Since 2004, about 1.8 percent of the EU-8 population has moved to the EU-15, raising the host country population by an average of 0.3 percent, approximately 75 percent of which can be attributed to the enlargements. In spite of their smaller size, the addition of the EU-2 countries sent about 4.1 percent of their total population, which resulted in an additional 0.3 percent increase in host-country population size, of which about 50 percent can be attributed to the enlargement[61]. This is expected to have a negative permanent effect on the economies of the sending countries of about 3 to 10 percent of potential per capita GDP, though this effect is expected to be offset in the short-term by the flow of remittances back to the sending countries[62]. While these figures are in some regards helpful to policy makers and forecasters, aggregate numbers fail to illustrate the diversity of experiences among sending and receiving states after the 2004 and 2007 enlargements, and in order to ascertain specific useful information for policy decisions, better data gathering systems are needed.
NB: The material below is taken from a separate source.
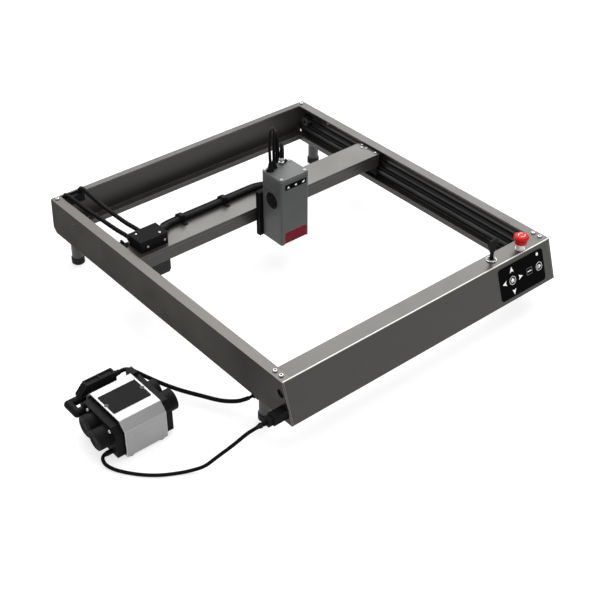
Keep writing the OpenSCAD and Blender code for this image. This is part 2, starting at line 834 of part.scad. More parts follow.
module carriage_bracket() {
    arm_y = beam_y + wall + 2;
    under_z = beam_base - 6.5;
    color([0.09, 0.09, 0.09]) place() union() {
        difference() {
            box([bracket_x, module_back + 0.5, module_z - 2],
                [bracket_x + bracket_w, beam_y - 4, module_z + 76]);
            x_rod(bracket_x + bracket_w - 18, bracket_x + bracket_w + 1, beam_y - 8.2, 92, 2.05);
        }
        box([module_x - 14, beam_y - 4, under_z], [module_x + 14, arm_y + 4, under_z + 3.5]);
        box([module_x - 14, arm_y, under_z + 3.5], [module_x + 14, arm_y + 4, beam_base + 10.5]);
    }
}

module carriage_block() {
    rail_top = beam_base + wall + rail_t;
    belt_run_y = x_belt_y - belt_r;
    color([0.3, 0.31, 0.33]) place() union() {
        difference() {
            box([module_x - 14, beam_y + wall + 6, beam_base + wall + 1.5],
                [module_x + 14, x_rail_y + 8.5, rail_top + 3]);
            box([module_x - 15, x_rail_y - rail_w / 2 - run_gap, beam_base],
                [module_x + 15, x_rail_y + rail_w / 2 + run_gap, rail_top + run_gap]);
        }
        difference() {
            box([module_x + 4, x_rail_y + 4, rail_top + 1],
                [module_x + 12, belt_run_y + 3, x_belt_z + 4]);
            box([module_x + 3, belt_run_y - belt_t / 2 - run_gap, x_belt_z - belt_w / 2 - run_gap],
                [module_x + 13, belt_run_y + belt_t / 2 + run_gap, x_belt_z + 5]);
        }
    }
}

module lock_knob() {
    knob_x = bracket_x + bracket_w;
    color([0.07, 0.07, 0.07]) place() {
        difference() {
            x_rod(knob_x + 0.4, knob_x + 5, beam_y - 8.2, 92, 7);
            for (a = [0 : 30 : 330])
                translate([knob_x, beam_y - 8.2, 92]) rotate([a, 0, 0]) translate([0, 7.6, 0])
                    rotate([0, 90, 0]) cylinder(h = 9, r = 1.1, $fn = 16);
        }
        x_rod(knob_x - 16, knob_x + 0.4, beam_y - 8.2, 92, 2);
    }
}

// ---------- laser module ----------

module module_outline(inset) {
    translate([module_x, module_front + module_d / 2])
        round_rect(module_w - 2 * inset, module_d - 2 * inset, 3);
}

module module_housing() {
    color([0.42, 0.44, 0.43]) place() difference() {
        translate([0, 0, module_z]) linear_extrude(module_h - 3) difference() {
            module_outline(0);
            module_outline(2.5);
        }
        x_rod(module_x - module_w / 2 - 1, module_x - module_w / 2 + 3, fan_y, fan_z, fan_r);
        box([module_x - module_w / 2 - 1, fan_y - 8, fan_z + 22],
            [module_x - module_w / 2 + 3, fan_y + 8, fan_z + 24]);
        box([module_x - 20.5, module_front - 1, module_z - 1],
            [module_x + 23.5, module_front + 3, module_z + 21]);
    }
}

module module_cap() {
    color([0.5, 0.53, 0.53]) place()
        translate([0, 0, module_top - 3]) linear_extrude(3) module_outline(0);
}

module heatsink() {
    low_z = module_z + 34;
    color([0.55, 0.56, 0.57]) place() union() {
        box([module_x + 2, module_front + 6, low_z], [module_x + 22, module_back - 5, low_z + 22]);
        for (i = [0 : 6])
            box([module_x - 10, module_front + 6 + 5.5 * i, low_z + 22],
                [module_x + 22, module_front + 8 + 5.5 * i, low_z + 66]);
        box([module_x - 10, module_front + 6, low_z + 20], [module_x + 22, module_back - 5, low_z + 23]);
        box([module_x + 22, module_front + 14, low_z + 4], [module_x + 24.5, module_back - 12, low_z + 16]);
    }
}

module lens_barrel() {
    color([0.7, 0.6, 0.3]) place() translate([module_x + 8, module_front + module_d / 2, 0])
        union() {
            translate([0, 0, module_z + 12]) cylinder(h = 22, r = 8);
            translate([0, 0, module_z + 4]) cylinder(h = 8, r1 = 4, r2 = 8);
        }
}

module fan_rotor() {
    hub_x = module_x - module_w / 2 + 4;
    color([0.05, 0.05, 0.05]) place() union() {
        x_rod(hub_x, hub_x + 6, fan_y, fan_z, 5);
        for (a = [0 : 360 / 7 : 359])
            translate([hub_x + 3, fan_y, fan_z]) rotate([a, 0, 0]) rotate([0, 0, 30])
                translate([-2.5, -0.5, 3]) cube([5, 1, fan_r - 4.5]);
    }
}

module laser_shield() {
    color([0.5, 0.05, 0.08]) place()
        box([module_x - 20.4, module_front + 0.2, module_z + 1],
            [module_x + 23.4, module_front + 2.4, module_z + 20.9]);
}

module indicator_strip() {
    color([0.04, 0.04, 0.04]) place()
        box([module_x - 19, module_front - 0.6, module_z + 97.5],
            [module_x + 21.5, module_front, module_z + 106]);
}

module module_leads() {
    color([0.05, 0.05, 0.05]) place() for (route = lead_routes) union() {
        tube(route, lead_d, [1, 0, 0]);
        translate([route[0][0], route[0][1], module_top])
            cylinder(h = route[0][2] - module_top + 1, r1 = 5, r2 = 2.6);
    }
}

// ---------- drawn nodes ----------

front_panel();
left_rail();
right_rail();
rear_panel();
frame_screws();
leg_posts();
foot_pads();
y_guide_rails();
y_belts();
y_motor();
belt_brackets();
touch_panel();
main_board();
stop_collar();
key_lock();
power_inlet();
hose_fitting();
cable_gland();
gantry_cables();
pump_shell();
pump_label();
pump_valve_cap();
pump_end_cap();
pump_manifold();
pump_feet();
pump_coil();
air_hose();
pump_cable();
pump_plug();
y_drive_shaft();
y_drive_pulleys();
y_idler_left();
y_idler_right();
stop_stem();
stop_head();
key();
pump_armature();
beam();
beam_cover();
end_brackets();
rail_blocks();
junction_box();
gantry_screws();
x_guide_rail();
x_belt();
x_motor();
beam_loom();
x_pulley();
x_idler();
carriage_bracket();
carriage_block();
lock_knob();
module_leads();
module_housing();
module_cap();
heatsink();
lens_barrel();
fan_rotor();
laser_shield();
indicator_strip();
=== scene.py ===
import json
import math

import bmesh
import bpy
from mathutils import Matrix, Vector


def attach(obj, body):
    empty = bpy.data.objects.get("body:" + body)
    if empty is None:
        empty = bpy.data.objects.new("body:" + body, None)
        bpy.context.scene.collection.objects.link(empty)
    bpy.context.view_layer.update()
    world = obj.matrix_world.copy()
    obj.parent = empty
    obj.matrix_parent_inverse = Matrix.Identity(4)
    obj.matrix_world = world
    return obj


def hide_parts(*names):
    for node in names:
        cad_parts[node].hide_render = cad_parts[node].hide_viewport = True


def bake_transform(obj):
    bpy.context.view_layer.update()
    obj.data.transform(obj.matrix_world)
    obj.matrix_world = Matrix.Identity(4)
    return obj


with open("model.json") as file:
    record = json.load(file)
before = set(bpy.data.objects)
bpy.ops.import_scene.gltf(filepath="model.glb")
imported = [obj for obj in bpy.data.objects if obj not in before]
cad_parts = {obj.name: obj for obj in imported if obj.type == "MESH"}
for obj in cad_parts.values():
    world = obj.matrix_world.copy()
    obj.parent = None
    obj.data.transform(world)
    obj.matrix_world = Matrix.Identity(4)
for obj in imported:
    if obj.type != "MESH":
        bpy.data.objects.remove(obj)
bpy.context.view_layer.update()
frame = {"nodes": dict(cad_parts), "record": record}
nodes = frame["nodes"]

# ---------------------------------------------------------------- measures
# Machine millimetres: middle of the machine on the table, front at -Y.
SHIFT = Vector((107.5, 7.5, 0.0))
FRONT, REAR, TOP = -287.5, 287.5, 102.0
SLOPE = math.atan2(62.0, 20.0)  # the front face falls 62 mm while it runs 20 mm
STOP = (203.5, -278.5)  # axis of the stop button
LOCK = (149.0, -271.5)  # axis of the key lock
HOME = (170.7, 33.5)  # marks of the touch panel: x, and distance down the slope
PLAY = (228.4, 33.7)
OUTLINE = (207.3, 33.1)
PANEL = 0.8  # how far the touch panel's face stands out from the slope
FAN = (31.0, 126.0)  # y and z of the fan's centre
MODULE_TOP = 170  # top of the module's cap
PUMP_AXIS = (-82, 51)  # y and z of the pump's air pipe


def R(x, y, z):
    """Machine millimetres to the part's frame in metres."""
    return (Vector((x, y, z)) + SHIFT) / 1000.0


def on_slope(x, down, out):
    """A point of the front panel's sloped face: down from its bend, and out from it."""
    return R(
        x,
        FRONT - down * math.cos(SLOPE) - out * math.sin(SLOPE),
        TOP - down * math.sin(SLOPE) + out * math.cos(SLOPE),
    )


def flat(x, y, z):
    """A place for a plate that lies level: u along X, v along Y, raised along Z."""
    return lambda u, v, w: R(x + u, y + v, z + w)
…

As the cases of Germany and Ireland indicate, the individual policy choices regarding transitional arrangements had very specific outcomes, though since Ireland was one of very few countries that did not impose significant transitional barriers the effects are largely lost in the aggregate numbers. Similarly with sending countries, the local structural factors, networks, and other mitigating factors all had a profound influence on how the enlargements affected the social and economic outcomes of their citizens at home and abroad. Though Germany in particular has relatively high-quality migration data available, that is far from the norm, and all of the other case study countries had serious shortfalls in the quality and availability of information. The new member states of the EU-10, and the EU-2 in particular, have especially underdeveloped data systems, but are in some ways better poised for new regulation since so many structural factors are still in flux and could be built up in a way that unifies policy among EU states, making the data comparisons among states significantly less problematic. However, even EU-15 states are not free from data shortfalls. For instance, in Ireland, published data does not allow the number of EU-10 immigrants to be determined before 2006, and Barrett[63] notes a huge discrepancy between census data and administrative data (issuance of social security numbers known as PPS numbers) that continues to be a problem. Numbers from the census indicate an estimated inflow of 100,000 migrants from 2004 to 2010 versus 300,000 based on PPS numbers issued—the reasons for this discrepancy can only be guessed at, which may mean that important factors that could have significant impacts on the market and immigration models have been missed[64].
Additionally, because of the issues with how individual states define classes of migration and gather different types of data, analysis between countries is also a challenge, and coming to reasonable policy decisions that affect the entire EU body are difficult to say the least. As a precursor to further wide-ranging migration policy changes, uniform data systems across states are essential.
Conclusion
Though there are many areas of unified migration policy, overall there is still a high degree of fragmentation and dispersion on the specifics of migration policy[65]. Fertig[66] and others have pointed out that the most difficult part of forming an analysis is the lack of good data for many regions of the world, and at present there is no unified system or methodology for population data collection among EU member states, and so the amount and quality of data available varies widely from country to country[67]. Policy makers would like to know the size, makeup, and attributes related to the timing, duration and length of stay for future waves of migration[68], but current approaches to migration theory, research, and data-collection are not comprehensive or developed enough to form accurate models and predictions about migration patterns and the effects of migration policy[69]. The European Commission recognizes the need for further integration of migration policy, and in order for this to take place, new unified data collection systems must be enacted[70].